╔══

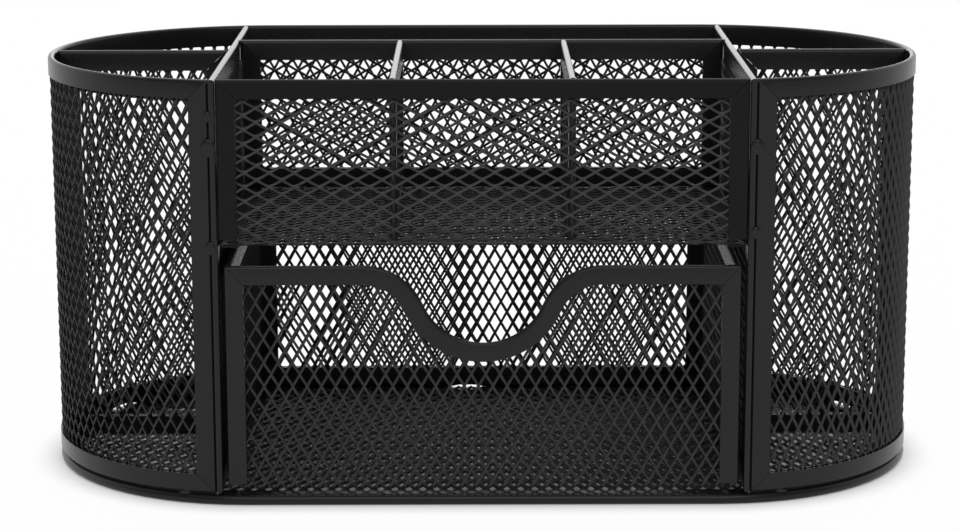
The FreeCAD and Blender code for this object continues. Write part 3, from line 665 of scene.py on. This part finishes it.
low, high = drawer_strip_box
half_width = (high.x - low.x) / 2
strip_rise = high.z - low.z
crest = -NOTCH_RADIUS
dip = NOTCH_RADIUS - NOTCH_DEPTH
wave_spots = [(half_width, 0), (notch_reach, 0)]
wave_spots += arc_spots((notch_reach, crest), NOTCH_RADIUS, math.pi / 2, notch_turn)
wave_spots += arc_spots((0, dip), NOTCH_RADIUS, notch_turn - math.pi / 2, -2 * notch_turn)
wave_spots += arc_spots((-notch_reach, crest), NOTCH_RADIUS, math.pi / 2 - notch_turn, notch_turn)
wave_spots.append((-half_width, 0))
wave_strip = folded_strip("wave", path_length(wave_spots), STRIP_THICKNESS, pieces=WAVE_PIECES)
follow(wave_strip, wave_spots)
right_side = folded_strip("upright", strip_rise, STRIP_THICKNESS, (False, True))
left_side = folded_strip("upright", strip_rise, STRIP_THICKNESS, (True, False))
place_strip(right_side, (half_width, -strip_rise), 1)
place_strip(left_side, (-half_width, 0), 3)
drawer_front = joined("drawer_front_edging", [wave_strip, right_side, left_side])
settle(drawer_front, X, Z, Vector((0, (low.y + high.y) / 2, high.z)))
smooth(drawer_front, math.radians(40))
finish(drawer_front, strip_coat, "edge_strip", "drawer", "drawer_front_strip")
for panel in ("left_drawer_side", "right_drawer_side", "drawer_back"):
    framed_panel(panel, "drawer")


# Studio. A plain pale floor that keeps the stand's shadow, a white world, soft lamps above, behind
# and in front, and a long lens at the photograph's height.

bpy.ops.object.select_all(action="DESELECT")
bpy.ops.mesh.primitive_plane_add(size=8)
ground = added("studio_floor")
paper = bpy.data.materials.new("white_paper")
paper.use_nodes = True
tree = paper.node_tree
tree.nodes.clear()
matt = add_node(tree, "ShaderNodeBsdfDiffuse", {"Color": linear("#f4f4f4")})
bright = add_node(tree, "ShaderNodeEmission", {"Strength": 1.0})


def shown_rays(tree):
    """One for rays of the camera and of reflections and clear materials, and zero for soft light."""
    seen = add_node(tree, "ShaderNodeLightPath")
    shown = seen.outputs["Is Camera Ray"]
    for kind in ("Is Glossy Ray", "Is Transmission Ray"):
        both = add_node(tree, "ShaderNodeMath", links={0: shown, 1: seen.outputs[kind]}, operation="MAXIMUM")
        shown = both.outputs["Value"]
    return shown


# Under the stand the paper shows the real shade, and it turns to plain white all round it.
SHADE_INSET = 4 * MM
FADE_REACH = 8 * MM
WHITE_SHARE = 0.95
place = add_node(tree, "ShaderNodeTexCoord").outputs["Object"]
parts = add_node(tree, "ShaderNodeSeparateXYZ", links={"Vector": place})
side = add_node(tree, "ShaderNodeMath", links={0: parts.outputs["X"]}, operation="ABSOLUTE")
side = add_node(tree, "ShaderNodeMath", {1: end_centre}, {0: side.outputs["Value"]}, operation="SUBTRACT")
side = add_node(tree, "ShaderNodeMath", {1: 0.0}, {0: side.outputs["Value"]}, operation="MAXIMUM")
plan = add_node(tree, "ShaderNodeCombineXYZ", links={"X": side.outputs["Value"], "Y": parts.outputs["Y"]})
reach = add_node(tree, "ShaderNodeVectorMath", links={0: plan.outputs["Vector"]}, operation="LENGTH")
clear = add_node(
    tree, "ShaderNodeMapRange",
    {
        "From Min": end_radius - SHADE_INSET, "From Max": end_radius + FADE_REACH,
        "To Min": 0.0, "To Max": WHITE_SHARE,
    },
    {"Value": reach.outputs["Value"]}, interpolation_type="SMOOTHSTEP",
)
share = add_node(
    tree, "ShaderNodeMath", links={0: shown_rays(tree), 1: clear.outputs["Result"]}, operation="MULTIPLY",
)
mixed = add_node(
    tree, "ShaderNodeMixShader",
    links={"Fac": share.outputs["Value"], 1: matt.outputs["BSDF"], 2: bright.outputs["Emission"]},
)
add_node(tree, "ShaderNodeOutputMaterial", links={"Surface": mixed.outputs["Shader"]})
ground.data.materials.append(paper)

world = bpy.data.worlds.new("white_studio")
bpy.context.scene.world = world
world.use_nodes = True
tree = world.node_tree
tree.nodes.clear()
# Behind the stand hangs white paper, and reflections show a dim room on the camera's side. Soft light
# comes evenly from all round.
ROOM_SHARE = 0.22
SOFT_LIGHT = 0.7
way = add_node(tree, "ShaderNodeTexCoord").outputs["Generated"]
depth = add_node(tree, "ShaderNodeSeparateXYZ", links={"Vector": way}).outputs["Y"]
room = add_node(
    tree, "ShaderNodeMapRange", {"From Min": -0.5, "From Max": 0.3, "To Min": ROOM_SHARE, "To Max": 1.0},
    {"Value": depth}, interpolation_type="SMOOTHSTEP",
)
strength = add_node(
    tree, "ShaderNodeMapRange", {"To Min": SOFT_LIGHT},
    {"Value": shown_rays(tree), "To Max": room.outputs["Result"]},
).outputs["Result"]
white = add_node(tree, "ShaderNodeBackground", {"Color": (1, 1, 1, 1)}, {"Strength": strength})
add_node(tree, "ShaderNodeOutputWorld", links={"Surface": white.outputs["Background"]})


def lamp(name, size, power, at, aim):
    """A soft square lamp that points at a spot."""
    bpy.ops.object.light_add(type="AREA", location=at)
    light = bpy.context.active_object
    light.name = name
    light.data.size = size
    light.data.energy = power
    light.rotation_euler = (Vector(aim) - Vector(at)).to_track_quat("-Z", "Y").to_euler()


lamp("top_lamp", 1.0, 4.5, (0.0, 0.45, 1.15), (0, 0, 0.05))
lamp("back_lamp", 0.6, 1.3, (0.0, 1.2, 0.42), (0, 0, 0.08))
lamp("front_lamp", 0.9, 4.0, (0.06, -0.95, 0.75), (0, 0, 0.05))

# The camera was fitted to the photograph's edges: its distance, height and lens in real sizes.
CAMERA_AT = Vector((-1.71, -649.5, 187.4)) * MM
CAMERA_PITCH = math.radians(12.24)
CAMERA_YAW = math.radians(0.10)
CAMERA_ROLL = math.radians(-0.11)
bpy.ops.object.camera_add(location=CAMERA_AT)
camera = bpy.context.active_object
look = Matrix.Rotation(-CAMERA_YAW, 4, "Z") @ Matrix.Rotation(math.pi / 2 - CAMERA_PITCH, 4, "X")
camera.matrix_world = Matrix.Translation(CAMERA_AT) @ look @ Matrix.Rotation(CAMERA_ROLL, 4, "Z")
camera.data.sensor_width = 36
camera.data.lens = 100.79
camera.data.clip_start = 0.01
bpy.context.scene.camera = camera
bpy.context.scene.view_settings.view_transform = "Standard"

╚══

- YOUR GOAL -
Report only the number of lines in the listing that contain the word "scene".

- EXERCISE SOLUTION -
4